Link to website:http://www.mosswood.com.au/home/wines/amy’s/cabernet_sauvignon/2009
I am going to let you all in a very big secret. I am sure there are many wine lovers out there who like Barolo and want to drink Barolo but don’t want to pay Barolo prices. Well, I’ve got just the wine for you. Most top Barolo producers make entry level Nebbiolo from their vineyards which when made right can rival many high end Barolos. The key is to buy Nebbiolo from solid trustworthy wine makers, and Luca Corrado from Vietti is one of the best in Italy.

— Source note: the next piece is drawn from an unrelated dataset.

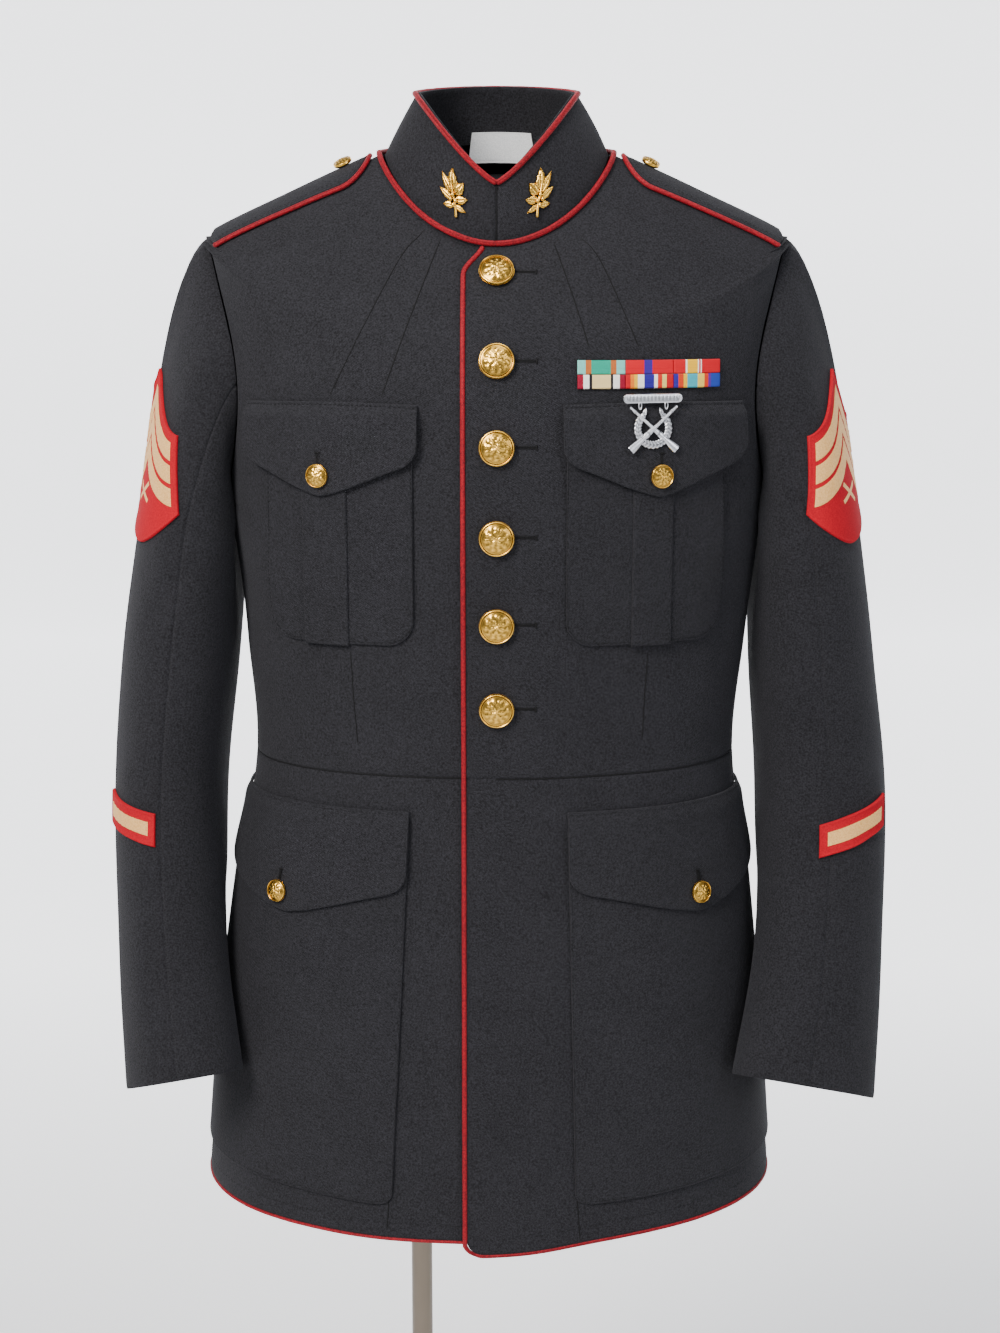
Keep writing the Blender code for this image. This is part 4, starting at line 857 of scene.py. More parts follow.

The grape used in Barolo is Nebbiolo, and this beauty from Vietti in my opinion is basically declassified Barolo. Think cherry and ripe raspberries on the tongue, followed by rose petals on the nose. This is an absolute joy to sip. Silk in a glass. This wine is so, so approachable now, but will get better with age. You can put this away in the back of the cellar for 10 years at least, which is what is so wonderful about Nebbiolo based wines when they are good. Viett’s Nebbiolo Perbacco retails in the UK for about 15£ per bottle and is available at Bordeaux Index. In the U.S. you can find it for between $20-30 per bottle. This is an amazing wine which I highly recommend. My rating 93+ pts.
(My wife’s homemade pizza also worked well with this. Recipes will follow at some point.)